Mounting a NTFS in Linux

Associate
Joined
17 Oct 2005
Posts
4
Managed to this a couple of times bout a year back , although when i came to do it yesterday i went blank lol. I am using Slackware and Ununtu both using Gnome desktop enviroment . I can vaugly remember bit so even a rough description will help.Mainly want to get access to my music from Windoze partition while im in one of my linux ditros

Thanks
Johan
 
Edit /etc/fstab and add,

/dev/hda1 /mnt/windows ntfs nls=utf8,umask=0222 0 0

Where hda1 is your ntfs partition and /mnt/windows/ is where you want to mount it to.

sudo mount -a after that.
 
Last edited:
JonRohan said:
Am I correct in thinking that you can only view NTFS volumes in linux?
Nope, you can use captive NTFS which loads the windows drive and gives write access. And there is write support that you can compile into the kernel, but you can only edit a file to the same length and it has to be quite long, so thats useless.
 
Thats interesting.

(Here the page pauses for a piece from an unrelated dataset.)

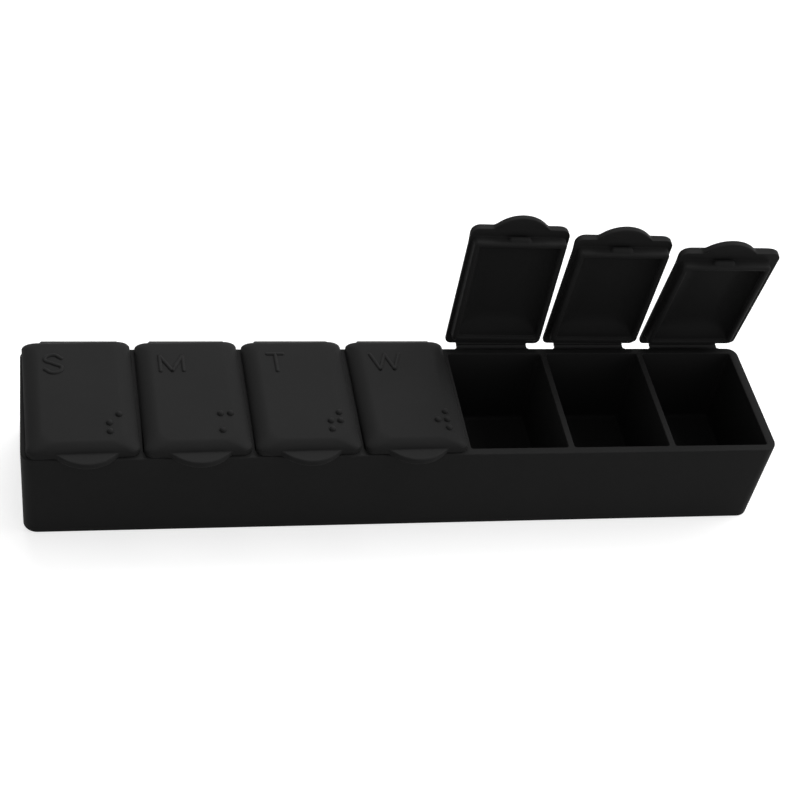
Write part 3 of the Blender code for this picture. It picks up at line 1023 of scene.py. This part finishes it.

I don't suppose you have any handy links for that? Im running an Ubuntu system with 3 NTFS drives will all of my music on and its doing my nutt in. :)
 
If you can, move it to a linux filesystem!
I've never used captiveNTFS myself, im sure a google will do the trick. And i have no idea how to install stuff on ubuntu short of compilation! I started using gentoo before Ubuntu became popular, so I've never really tried it. Sorry that i cant be more help
 
Its ok. I'm probably going to buy another hard disk for Linux anyway and have a play with adding volumes etc and or create a FAT32 volume which would serve both purposes fine.